--- Start Stored records ---
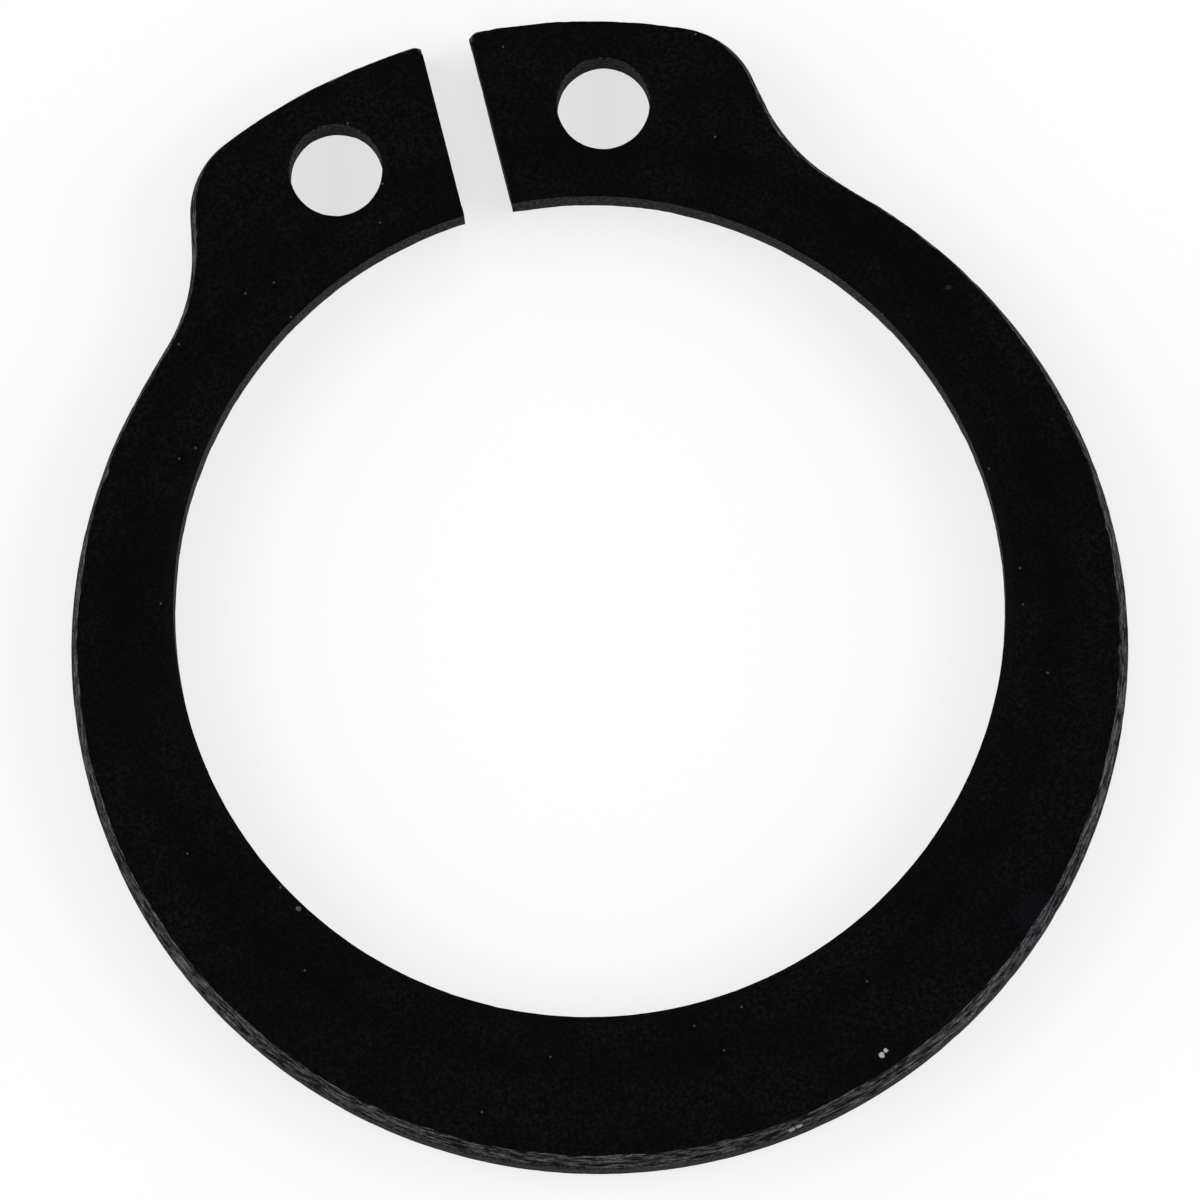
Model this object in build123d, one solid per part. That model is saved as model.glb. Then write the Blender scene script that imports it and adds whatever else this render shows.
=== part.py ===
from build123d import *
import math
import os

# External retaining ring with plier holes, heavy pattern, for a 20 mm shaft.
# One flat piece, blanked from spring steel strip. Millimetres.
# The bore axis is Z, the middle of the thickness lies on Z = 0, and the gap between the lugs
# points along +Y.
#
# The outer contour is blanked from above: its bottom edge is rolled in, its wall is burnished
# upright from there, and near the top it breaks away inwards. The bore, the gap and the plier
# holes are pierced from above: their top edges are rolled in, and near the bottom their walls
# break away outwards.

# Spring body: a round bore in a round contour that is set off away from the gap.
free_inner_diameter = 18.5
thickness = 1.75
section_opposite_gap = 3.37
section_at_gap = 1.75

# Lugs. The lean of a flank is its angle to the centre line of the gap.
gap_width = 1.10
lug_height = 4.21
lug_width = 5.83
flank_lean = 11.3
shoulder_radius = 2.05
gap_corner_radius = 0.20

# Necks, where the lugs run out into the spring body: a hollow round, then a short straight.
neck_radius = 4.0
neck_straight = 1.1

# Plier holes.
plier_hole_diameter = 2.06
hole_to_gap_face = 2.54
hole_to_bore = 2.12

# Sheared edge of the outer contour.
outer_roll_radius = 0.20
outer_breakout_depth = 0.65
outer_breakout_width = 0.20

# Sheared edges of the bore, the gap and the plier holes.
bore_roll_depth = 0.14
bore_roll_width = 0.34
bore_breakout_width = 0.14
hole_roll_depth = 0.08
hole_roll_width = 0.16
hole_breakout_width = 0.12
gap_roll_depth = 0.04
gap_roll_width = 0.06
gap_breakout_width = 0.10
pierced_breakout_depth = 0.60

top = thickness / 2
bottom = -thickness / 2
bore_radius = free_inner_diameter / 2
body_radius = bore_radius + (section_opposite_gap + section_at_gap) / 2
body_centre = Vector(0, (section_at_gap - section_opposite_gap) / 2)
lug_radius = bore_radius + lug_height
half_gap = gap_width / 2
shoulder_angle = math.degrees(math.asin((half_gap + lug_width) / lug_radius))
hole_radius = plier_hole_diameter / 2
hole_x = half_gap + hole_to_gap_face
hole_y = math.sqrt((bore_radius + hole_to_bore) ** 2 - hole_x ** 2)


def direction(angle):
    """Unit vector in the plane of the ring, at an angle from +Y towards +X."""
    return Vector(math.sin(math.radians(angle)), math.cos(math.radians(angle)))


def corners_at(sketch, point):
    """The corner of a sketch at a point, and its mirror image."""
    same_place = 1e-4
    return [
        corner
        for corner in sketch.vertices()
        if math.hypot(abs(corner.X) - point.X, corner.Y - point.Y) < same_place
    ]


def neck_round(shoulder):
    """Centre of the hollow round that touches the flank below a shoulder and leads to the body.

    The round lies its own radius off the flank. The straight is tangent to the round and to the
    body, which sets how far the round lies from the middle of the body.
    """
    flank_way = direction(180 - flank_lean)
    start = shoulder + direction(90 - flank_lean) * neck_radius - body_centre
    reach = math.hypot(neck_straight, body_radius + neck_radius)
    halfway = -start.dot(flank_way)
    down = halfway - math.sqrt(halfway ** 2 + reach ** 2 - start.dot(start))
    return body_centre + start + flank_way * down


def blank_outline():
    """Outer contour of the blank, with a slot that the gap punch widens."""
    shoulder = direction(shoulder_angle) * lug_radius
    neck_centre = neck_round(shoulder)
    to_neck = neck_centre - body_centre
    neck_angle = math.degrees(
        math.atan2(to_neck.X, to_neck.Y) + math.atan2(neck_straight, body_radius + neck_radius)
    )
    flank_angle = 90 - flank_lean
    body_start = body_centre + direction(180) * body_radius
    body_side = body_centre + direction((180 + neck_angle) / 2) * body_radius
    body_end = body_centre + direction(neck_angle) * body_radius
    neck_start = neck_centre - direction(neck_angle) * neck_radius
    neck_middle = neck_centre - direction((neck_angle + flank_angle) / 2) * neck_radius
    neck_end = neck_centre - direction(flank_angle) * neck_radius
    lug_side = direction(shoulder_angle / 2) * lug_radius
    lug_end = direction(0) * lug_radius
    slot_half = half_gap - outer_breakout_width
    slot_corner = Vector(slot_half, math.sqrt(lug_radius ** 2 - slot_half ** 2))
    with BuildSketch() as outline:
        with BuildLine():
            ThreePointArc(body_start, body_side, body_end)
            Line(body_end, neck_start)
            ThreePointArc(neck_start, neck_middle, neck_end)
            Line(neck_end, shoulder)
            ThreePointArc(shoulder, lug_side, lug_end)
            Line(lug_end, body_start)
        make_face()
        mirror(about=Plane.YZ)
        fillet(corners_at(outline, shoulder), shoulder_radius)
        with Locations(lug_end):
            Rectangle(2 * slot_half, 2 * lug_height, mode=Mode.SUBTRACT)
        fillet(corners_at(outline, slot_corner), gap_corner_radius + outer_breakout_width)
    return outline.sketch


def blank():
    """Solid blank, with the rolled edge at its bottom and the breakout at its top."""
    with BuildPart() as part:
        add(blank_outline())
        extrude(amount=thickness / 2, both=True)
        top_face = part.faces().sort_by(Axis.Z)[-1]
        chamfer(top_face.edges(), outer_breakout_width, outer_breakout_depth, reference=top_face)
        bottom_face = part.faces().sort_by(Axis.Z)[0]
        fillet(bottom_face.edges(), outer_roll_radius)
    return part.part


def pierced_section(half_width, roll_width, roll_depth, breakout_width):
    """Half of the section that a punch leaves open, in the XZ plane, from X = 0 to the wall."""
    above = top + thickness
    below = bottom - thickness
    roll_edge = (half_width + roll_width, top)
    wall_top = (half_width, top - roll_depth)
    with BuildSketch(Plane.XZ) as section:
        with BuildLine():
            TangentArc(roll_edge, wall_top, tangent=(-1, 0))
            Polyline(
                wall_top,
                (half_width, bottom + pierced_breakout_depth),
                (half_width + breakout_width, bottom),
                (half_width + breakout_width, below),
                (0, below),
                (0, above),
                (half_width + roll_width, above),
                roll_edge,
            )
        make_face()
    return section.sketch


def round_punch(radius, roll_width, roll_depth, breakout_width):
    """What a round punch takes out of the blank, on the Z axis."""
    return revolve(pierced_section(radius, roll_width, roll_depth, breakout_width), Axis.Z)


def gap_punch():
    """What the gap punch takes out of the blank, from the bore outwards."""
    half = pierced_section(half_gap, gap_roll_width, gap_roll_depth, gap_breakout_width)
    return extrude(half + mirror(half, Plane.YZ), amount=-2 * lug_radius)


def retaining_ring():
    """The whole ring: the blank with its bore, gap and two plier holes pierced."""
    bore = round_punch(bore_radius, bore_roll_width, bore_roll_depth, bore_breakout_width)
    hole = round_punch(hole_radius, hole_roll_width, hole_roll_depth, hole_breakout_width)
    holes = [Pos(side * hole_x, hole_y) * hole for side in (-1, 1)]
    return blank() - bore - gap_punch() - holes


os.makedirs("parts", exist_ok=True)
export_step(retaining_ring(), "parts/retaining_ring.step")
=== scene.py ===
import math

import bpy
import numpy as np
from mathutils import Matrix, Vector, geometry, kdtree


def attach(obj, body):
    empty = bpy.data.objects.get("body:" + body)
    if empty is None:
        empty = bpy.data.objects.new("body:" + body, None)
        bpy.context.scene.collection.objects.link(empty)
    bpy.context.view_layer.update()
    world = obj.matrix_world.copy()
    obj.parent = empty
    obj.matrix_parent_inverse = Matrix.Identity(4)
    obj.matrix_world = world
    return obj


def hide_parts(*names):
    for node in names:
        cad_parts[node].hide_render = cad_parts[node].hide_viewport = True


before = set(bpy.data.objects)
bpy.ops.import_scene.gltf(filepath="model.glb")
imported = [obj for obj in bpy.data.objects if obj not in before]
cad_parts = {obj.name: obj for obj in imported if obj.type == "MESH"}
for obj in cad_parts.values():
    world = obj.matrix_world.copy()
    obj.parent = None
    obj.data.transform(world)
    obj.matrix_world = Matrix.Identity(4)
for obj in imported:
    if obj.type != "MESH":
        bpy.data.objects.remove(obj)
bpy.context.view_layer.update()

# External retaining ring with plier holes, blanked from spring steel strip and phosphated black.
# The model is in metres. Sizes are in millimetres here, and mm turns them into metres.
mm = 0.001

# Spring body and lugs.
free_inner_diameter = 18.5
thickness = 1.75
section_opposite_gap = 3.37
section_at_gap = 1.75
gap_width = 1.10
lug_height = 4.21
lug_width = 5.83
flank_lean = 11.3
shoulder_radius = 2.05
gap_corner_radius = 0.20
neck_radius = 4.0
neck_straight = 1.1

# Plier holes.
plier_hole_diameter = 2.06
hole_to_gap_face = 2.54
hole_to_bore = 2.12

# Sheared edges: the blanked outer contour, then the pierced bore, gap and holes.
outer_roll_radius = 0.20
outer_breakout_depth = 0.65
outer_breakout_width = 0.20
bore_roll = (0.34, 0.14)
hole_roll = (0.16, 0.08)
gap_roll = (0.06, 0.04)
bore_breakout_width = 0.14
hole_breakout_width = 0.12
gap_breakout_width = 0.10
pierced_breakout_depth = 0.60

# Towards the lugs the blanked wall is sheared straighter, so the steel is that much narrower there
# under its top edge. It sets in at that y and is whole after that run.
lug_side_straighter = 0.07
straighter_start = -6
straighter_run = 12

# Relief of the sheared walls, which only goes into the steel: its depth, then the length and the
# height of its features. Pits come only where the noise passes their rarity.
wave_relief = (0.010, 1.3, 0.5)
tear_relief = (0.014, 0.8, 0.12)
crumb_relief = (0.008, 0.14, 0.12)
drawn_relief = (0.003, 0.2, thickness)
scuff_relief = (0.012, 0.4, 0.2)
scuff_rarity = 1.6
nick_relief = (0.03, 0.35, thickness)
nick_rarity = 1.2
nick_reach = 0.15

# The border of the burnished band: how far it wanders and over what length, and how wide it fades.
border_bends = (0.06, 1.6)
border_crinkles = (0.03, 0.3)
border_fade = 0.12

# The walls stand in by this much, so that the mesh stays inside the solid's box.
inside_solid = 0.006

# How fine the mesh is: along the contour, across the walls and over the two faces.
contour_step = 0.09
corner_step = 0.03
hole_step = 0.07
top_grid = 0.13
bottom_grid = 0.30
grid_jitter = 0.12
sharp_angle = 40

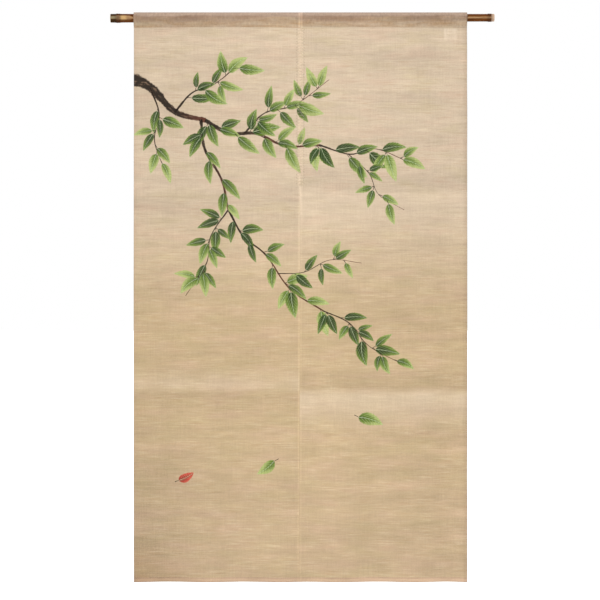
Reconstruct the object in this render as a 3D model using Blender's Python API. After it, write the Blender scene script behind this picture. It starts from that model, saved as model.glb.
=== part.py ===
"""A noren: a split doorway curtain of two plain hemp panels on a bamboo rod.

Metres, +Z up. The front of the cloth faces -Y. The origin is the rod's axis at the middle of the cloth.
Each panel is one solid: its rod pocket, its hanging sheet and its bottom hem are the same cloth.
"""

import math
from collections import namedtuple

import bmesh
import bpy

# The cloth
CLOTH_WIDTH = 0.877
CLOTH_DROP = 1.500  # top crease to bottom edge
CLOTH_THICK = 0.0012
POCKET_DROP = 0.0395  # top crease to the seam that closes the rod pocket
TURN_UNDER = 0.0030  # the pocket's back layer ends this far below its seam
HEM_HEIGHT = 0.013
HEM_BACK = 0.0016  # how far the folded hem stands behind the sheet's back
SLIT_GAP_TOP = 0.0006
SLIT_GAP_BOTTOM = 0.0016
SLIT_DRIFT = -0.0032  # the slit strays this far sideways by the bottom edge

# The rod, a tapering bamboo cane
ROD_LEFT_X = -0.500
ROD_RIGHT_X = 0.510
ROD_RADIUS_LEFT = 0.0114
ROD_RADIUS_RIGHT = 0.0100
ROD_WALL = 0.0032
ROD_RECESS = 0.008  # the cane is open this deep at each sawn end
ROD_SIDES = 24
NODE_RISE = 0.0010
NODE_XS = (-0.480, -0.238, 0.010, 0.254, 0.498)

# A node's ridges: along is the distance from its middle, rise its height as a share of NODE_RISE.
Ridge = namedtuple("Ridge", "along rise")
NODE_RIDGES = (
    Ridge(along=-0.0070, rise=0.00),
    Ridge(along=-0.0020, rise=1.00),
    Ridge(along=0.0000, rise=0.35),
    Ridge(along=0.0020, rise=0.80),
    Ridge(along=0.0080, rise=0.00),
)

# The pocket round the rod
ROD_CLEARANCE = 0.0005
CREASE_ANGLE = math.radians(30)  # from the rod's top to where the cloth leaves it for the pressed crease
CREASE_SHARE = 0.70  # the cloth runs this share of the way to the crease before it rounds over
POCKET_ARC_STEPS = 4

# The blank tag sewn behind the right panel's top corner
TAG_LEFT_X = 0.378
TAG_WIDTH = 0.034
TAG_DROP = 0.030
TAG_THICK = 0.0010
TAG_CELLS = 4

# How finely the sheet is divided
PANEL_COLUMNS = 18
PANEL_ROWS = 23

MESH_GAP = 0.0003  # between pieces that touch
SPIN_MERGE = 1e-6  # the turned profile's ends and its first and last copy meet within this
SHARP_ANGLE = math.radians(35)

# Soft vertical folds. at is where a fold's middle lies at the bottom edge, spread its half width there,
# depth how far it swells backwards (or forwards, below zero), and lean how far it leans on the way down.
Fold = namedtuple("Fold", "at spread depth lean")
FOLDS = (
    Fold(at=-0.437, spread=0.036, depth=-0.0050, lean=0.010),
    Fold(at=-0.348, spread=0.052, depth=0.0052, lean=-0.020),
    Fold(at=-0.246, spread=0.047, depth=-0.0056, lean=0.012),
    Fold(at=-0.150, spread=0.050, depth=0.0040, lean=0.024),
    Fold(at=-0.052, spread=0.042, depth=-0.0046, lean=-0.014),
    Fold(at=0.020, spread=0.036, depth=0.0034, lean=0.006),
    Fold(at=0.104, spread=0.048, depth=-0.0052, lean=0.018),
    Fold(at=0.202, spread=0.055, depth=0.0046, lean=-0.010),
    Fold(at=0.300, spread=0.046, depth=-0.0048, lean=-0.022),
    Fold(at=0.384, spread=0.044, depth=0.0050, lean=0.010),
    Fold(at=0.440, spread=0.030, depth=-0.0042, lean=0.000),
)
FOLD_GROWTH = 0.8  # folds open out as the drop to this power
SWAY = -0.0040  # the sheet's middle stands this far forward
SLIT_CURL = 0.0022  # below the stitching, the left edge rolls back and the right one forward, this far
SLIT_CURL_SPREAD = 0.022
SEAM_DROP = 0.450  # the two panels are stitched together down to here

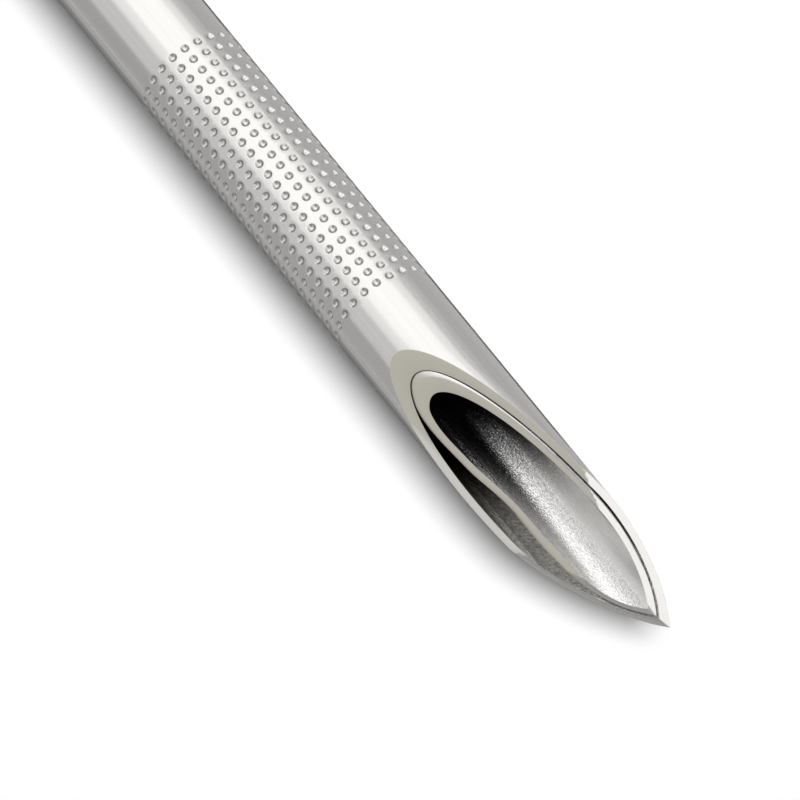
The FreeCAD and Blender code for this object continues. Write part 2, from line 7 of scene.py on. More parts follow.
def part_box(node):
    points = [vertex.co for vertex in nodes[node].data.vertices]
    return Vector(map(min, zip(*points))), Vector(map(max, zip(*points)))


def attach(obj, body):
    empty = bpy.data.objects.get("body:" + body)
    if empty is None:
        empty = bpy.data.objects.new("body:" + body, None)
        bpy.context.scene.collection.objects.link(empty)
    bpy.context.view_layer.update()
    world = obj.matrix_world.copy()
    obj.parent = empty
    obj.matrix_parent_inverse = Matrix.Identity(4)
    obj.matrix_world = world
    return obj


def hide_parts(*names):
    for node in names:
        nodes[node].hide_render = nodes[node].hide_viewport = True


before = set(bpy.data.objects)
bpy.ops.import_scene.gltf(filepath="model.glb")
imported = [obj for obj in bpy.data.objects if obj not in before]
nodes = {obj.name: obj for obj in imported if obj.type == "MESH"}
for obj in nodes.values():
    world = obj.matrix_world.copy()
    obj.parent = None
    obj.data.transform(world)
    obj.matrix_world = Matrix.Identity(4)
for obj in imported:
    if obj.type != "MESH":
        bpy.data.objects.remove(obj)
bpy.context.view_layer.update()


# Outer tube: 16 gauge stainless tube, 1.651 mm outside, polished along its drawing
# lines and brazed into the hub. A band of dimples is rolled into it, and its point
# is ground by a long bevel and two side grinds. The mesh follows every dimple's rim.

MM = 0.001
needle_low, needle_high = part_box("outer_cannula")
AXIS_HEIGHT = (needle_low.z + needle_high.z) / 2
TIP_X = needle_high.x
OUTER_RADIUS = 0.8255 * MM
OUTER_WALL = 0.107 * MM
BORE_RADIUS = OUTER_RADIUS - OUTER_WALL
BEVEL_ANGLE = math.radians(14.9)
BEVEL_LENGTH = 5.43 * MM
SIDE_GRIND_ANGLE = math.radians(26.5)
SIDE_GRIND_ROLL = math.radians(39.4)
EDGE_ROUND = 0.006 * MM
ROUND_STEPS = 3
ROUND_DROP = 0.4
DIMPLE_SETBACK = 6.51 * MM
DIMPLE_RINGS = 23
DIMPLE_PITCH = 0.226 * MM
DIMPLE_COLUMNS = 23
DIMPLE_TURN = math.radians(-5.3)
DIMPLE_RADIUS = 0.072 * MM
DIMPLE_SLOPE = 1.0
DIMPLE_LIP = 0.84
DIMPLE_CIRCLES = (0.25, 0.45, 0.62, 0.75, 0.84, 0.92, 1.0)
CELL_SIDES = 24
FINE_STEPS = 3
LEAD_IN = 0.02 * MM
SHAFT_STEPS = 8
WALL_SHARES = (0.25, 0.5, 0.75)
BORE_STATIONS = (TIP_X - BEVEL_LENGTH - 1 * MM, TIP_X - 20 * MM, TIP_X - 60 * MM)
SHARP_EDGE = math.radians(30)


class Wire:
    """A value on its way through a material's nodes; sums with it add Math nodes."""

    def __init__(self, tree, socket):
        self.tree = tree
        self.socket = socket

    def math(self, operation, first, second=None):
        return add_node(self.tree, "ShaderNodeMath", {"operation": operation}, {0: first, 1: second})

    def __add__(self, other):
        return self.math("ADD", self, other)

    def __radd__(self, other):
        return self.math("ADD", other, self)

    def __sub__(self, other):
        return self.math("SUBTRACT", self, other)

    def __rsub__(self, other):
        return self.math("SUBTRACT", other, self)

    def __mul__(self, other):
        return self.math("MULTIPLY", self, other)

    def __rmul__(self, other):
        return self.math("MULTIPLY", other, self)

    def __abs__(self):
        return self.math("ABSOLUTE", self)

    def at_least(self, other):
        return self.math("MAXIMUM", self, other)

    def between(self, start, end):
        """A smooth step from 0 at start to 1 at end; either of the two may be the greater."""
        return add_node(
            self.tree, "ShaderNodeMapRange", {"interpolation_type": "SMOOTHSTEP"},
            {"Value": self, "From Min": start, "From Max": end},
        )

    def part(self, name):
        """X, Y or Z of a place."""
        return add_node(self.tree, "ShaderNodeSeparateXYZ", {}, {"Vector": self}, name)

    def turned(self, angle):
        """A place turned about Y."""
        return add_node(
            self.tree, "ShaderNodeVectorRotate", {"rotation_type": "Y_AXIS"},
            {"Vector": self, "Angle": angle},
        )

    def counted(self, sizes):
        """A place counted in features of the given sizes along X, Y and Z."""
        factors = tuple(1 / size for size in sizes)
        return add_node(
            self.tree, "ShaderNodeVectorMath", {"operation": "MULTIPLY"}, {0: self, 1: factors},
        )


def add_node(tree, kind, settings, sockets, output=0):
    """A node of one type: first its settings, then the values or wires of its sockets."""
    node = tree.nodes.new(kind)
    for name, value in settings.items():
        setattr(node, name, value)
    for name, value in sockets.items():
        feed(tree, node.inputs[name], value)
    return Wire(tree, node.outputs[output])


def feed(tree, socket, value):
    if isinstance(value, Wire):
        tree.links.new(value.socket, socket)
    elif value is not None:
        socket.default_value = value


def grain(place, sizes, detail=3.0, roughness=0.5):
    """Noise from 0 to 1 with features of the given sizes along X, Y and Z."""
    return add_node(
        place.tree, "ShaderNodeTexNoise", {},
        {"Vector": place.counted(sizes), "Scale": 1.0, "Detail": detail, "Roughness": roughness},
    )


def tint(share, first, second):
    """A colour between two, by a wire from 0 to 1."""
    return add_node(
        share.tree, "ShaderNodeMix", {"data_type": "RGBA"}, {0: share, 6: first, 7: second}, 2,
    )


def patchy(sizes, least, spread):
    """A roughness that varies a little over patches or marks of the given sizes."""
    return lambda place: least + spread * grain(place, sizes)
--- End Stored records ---
Repeat exactly the lines from the one containing "Reconstruct the object" to the one containing "NODE_XS = (-0.480, -0.238, 0.010, 0.254, 0.498)", both lines included, and nothing else.

- Answer to this task
Reconstruct the object in this render as a 3D model using Blender's Python API. After it, write the Blender scene script behind this picture. It starts from that model, saved as model.glb.
=== part.py ===
"""A noren: a split doorway curtain of two plain hemp panels on a bamboo rod.

Metres, +Z up. The front of the cloth faces -Y. The origin is the rod's axis at the middle of the cloth.
Each panel is one solid: its rod pocket, its hanging sheet and its bottom hem are the same cloth.
"""

import math
from collections import namedtuple

import bmesh
import bpy

# The cloth
CLOTH_WIDTH = 0.877
CLOTH_DROP = 1.500  # top crease to bottom edge
CLOTH_THICK = 0.0012
POCKET_DROP = 0.0395  # top crease to the seam that closes the rod pocket
TURN_UNDER = 0.0030  # the pocket's back layer ends this far below its seam
HEM_HEIGHT = 0.013
HEM_BACK = 0.0016  # how far the folded hem stands behind the sheet's back
SLIT_GAP_TOP = 0.0006
SLIT_GAP_BOTTOM = 0.0016
SLIT_DRIFT = -0.0032  # the slit strays this far sideways by the bottom edge

# The rod, a tapering bamboo cane
ROD_LEFT_X = -0.500
ROD_RIGHT_X = 0.510
ROD_RADIUS_LEFT = 0.0114
ROD_RADIUS_RIGHT = 0.0100
ROD_WALL = 0.0032
ROD_RECESS = 0.008  # the cane is open this deep at each sawn end
ROD_SIDES = 24
NODE_RISE = 0.0010
NODE_XS = (-0.480, -0.238, 0.010, 0.254, 0.498)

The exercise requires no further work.